WORK INSTRUCTIONS
Below are some records; quote exactly the lines from the one that contains "grow_fruit(fig_mesh)" through the one that contains "1) for size", inclusive, and no others.

MATERIAL
↓↓↓

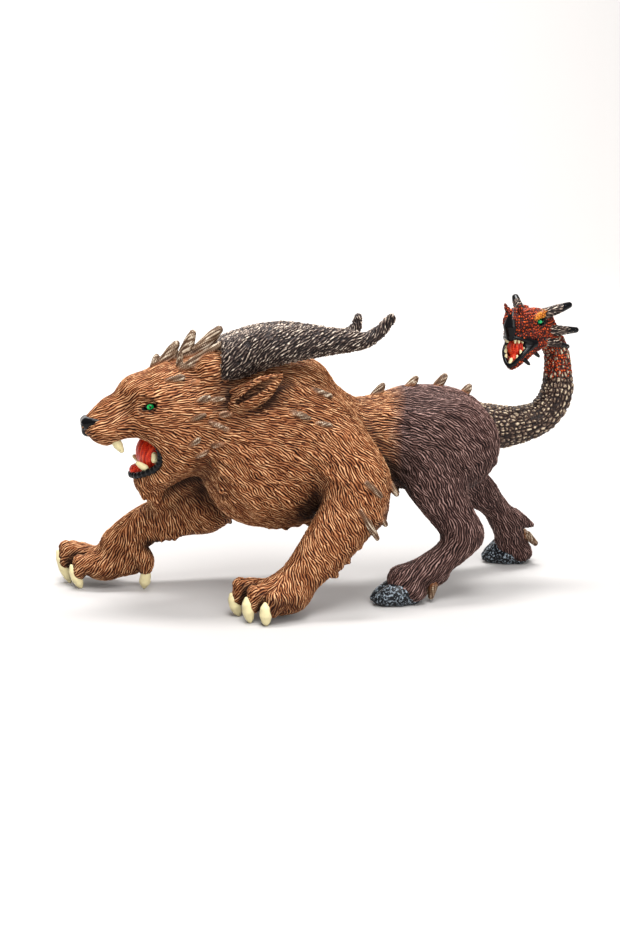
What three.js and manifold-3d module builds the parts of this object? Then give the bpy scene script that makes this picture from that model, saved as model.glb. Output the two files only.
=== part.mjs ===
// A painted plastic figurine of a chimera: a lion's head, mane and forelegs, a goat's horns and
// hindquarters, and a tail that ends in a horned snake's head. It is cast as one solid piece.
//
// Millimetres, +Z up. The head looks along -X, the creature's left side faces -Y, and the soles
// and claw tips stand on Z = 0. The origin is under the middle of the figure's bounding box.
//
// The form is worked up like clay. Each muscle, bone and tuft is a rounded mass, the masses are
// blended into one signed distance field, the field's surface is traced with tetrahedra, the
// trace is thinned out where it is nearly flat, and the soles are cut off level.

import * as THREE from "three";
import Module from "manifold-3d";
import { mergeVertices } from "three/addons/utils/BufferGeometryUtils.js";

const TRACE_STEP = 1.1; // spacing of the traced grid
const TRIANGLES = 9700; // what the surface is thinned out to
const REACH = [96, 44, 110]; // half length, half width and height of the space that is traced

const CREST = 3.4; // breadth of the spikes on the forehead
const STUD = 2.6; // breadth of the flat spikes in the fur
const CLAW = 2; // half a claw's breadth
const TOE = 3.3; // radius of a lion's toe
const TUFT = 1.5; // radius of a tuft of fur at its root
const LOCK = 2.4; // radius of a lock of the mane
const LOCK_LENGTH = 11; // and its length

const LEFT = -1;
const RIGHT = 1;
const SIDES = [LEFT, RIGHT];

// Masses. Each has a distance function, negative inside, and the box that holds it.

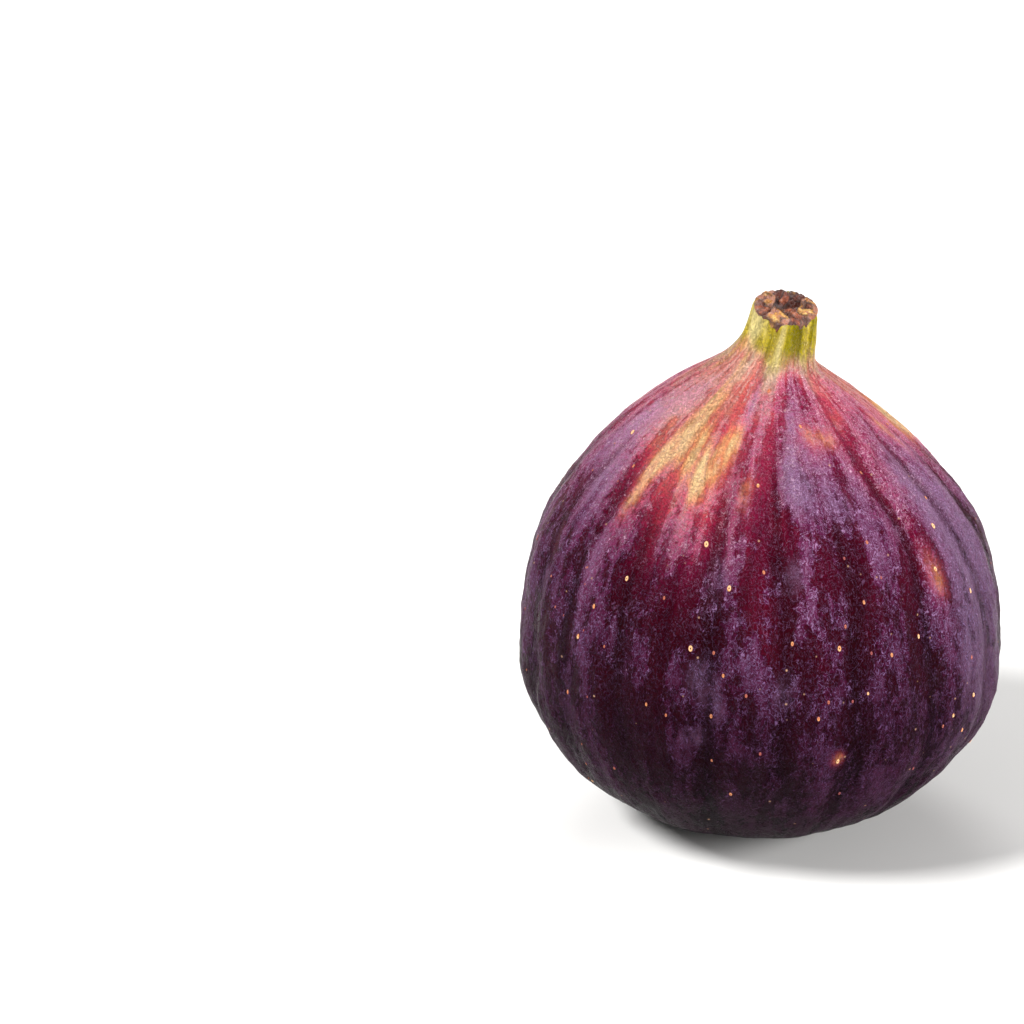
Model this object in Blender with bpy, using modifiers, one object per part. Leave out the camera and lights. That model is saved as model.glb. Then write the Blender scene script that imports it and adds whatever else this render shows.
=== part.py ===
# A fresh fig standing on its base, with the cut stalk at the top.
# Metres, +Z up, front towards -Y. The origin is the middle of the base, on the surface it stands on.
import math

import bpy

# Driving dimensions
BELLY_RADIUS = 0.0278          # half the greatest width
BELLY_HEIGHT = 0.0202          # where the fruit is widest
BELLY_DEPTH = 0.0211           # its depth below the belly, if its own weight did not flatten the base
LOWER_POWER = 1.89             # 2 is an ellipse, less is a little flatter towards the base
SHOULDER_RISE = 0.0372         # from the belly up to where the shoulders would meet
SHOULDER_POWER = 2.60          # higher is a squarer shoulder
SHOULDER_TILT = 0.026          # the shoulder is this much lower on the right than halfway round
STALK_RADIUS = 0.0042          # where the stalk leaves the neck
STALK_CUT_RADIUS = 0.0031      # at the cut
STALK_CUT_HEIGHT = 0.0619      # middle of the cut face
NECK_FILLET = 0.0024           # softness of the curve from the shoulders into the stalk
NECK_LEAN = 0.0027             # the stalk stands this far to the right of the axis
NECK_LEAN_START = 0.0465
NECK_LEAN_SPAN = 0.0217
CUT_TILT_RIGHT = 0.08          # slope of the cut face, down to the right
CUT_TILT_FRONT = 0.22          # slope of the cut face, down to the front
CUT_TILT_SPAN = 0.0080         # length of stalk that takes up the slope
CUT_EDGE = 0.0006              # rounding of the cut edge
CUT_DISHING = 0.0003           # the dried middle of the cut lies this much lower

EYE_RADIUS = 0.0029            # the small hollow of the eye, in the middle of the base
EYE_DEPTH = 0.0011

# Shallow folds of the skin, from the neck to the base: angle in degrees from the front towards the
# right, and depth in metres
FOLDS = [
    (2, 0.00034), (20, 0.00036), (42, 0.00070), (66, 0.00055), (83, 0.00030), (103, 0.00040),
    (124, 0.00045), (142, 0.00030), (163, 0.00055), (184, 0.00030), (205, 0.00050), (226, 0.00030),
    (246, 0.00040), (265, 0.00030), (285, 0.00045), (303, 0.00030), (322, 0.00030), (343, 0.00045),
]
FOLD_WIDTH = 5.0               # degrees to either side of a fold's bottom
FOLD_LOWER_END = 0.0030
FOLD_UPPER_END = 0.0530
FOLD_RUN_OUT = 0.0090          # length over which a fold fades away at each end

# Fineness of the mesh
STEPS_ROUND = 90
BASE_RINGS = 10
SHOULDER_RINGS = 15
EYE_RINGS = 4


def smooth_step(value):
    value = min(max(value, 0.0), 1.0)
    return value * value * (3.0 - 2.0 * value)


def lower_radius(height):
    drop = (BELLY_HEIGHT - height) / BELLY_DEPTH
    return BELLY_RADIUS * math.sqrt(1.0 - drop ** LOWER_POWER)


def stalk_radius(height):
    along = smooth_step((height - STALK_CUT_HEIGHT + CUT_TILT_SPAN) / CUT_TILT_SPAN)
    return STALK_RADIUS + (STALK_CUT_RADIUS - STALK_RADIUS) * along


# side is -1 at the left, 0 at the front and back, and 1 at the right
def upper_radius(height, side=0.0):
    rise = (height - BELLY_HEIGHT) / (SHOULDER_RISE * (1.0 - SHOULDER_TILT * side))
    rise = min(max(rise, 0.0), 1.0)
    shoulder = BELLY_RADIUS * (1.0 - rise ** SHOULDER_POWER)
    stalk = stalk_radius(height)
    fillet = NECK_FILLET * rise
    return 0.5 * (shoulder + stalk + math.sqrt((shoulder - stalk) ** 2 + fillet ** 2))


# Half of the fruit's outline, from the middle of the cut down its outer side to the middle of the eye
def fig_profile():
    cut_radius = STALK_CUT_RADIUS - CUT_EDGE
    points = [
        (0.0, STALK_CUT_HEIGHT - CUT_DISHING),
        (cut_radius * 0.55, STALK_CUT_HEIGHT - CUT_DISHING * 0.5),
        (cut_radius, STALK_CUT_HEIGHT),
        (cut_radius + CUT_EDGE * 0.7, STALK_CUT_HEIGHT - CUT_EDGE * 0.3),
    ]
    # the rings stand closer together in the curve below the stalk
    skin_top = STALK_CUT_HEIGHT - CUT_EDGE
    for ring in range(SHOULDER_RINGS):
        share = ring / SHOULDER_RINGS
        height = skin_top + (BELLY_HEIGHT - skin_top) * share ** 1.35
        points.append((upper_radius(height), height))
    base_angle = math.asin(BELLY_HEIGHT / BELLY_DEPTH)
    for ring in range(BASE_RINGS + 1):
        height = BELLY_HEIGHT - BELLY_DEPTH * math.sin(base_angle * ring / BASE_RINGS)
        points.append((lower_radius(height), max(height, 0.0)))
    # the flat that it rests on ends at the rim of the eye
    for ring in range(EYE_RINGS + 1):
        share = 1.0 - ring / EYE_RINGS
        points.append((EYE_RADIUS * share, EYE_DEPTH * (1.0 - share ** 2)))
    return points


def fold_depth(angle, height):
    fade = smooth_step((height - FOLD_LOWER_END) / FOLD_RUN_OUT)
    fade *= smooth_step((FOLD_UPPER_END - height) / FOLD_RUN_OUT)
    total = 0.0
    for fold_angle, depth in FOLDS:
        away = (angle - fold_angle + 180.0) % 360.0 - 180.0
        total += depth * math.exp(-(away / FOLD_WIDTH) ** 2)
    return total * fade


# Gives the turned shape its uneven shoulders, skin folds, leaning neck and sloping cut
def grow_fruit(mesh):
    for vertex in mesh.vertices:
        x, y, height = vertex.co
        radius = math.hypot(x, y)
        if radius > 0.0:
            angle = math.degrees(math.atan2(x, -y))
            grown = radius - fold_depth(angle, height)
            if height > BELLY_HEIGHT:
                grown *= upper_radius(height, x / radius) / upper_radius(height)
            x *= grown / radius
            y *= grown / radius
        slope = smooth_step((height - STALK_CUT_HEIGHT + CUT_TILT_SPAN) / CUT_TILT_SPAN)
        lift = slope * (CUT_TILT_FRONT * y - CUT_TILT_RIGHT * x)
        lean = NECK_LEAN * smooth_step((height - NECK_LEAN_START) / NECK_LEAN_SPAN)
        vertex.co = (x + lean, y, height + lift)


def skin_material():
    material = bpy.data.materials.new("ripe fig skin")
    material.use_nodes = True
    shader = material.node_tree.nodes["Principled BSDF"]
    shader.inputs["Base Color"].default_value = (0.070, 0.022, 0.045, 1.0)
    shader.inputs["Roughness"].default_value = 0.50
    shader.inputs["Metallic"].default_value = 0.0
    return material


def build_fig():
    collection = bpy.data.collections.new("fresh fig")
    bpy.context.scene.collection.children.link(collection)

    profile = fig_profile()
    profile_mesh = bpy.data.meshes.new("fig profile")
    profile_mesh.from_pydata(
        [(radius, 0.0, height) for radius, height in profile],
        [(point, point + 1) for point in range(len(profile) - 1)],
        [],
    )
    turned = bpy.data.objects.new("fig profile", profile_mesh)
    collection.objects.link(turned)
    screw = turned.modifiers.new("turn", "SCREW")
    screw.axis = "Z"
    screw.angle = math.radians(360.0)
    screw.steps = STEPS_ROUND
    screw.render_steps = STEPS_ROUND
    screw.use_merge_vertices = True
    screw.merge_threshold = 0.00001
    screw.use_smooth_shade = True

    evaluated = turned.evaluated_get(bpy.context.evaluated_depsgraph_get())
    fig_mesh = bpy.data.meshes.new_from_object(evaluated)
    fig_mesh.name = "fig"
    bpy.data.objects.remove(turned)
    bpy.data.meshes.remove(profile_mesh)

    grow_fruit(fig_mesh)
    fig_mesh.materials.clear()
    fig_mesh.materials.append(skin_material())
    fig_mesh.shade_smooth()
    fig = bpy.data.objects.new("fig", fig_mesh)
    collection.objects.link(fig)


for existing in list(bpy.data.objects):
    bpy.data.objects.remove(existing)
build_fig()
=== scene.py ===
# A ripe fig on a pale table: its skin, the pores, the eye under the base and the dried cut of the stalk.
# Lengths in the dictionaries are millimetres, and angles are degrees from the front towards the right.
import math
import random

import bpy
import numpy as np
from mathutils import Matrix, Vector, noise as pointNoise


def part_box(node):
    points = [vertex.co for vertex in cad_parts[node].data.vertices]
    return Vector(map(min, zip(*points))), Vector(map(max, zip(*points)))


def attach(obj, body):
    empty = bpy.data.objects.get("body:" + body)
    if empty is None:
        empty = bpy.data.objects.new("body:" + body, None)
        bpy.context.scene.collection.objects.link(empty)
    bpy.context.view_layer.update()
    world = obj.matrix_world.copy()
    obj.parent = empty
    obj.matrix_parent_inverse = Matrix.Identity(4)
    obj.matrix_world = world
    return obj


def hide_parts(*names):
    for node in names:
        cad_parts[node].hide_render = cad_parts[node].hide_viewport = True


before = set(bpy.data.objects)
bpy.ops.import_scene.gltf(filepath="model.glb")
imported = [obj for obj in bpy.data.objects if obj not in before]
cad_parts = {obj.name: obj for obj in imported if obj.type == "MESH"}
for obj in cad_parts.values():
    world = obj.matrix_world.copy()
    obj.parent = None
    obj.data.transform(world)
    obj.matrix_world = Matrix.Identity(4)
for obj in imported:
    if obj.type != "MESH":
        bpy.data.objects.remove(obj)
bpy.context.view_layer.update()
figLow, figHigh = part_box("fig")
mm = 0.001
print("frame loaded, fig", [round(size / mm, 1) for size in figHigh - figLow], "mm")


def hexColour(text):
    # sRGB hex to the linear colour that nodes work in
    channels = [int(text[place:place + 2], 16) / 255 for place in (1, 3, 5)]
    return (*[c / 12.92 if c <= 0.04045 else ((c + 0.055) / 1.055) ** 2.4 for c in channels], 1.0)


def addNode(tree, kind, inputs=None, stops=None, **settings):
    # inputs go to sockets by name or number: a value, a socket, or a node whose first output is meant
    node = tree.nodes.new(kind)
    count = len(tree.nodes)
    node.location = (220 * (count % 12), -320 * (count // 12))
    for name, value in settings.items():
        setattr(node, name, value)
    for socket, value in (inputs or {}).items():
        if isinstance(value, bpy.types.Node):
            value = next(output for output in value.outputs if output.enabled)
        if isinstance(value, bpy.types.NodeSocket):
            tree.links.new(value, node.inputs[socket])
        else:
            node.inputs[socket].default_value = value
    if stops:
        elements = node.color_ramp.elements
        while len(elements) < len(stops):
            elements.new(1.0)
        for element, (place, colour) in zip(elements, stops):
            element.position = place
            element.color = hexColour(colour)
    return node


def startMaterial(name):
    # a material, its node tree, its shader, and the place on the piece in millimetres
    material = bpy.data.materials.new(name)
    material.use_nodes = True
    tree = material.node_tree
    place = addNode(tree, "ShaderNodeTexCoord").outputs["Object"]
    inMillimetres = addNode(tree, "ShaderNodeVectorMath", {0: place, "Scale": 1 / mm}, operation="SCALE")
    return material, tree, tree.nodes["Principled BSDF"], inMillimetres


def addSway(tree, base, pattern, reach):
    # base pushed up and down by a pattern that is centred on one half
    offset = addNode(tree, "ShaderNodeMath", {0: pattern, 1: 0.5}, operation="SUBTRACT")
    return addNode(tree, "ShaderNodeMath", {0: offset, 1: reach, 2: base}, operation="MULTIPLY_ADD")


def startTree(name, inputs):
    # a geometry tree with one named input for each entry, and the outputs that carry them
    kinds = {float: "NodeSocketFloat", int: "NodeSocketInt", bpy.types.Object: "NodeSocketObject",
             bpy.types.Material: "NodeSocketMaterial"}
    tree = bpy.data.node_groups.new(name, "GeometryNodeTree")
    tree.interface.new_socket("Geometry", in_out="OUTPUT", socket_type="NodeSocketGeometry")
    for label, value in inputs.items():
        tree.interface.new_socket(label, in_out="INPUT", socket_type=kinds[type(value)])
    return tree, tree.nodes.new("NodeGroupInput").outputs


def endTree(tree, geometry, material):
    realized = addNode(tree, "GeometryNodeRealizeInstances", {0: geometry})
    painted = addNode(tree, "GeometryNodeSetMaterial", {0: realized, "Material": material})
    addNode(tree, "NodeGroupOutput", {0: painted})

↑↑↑

SOLVED EXERCISE
    grow_fruit(fig_mesh)
    fig_mesh.materials.clear()
    fig_mesh.materials.append(skin_material())
    fig_mesh.shade_smooth()
    fig = bpy.data.objects.new("fig", fig_mesh)
    collection.objects.link(fig)


for existing in list(bpy.data.objects):
    bpy.data.objects.remove(existing)
build_fig()
=== scene.py ===
# A ripe fig on a pale table: its skin, the pores, the eye under the base and the dried cut of the stalk.
# Lengths in the dictionaries are millimetres, and angles are degrees from the front towards the right.
import math
import random

import bpy
import numpy as np
from mathutils import Matrix, Vector, noise as pointNoise


def part_box(node):
    points = [vertex.co for vertex in cad_parts[node].data.vertices]
    return Vector(map(min, zip(*points))), Vector(map(max, zip(*points)))


def attach(obj, body):
    empty = bpy.data.objects.get("body:" + body)
    if empty is None:
        empty = bpy.data.objects.new("body:" + body, None)
        bpy.context.scene.collection.objects.link(empty)
    bpy.context.view_layer.update()
    world = obj.matrix_world.copy()
    obj.parent = empty
    obj.matrix_parent_inverse = Matrix.Identity(4)
    obj.matrix_world = world
    return obj


def hide_parts(*names):
    for node in names:
        cad_parts[node].hide_render = cad_parts[node].hide_viewport = True


before = set(bpy.data.objects)
bpy.ops.import_scene.gltf(filepath="model.glb")
imported = [obj for obj in bpy.data.objects if obj not in before]
cad_parts = {obj.name: obj for obj in imported if obj.type == "MESH"}
for obj in cad_parts.values():
    world = obj.matrix_world.copy()
    obj.parent = None
    obj.data.transform(world)
    obj.matrix_world = Matrix.Identity(4)
for obj in imported:
    if obj.type != "MESH":
        bpy.data.objects.remove(obj)
bpy.context.view_layer.update()
figLow, figHigh = part_box("fig")
mm = 0.001
print("frame loaded, fig", [round(size / mm, 1) for size in figHigh - figLow], "mm")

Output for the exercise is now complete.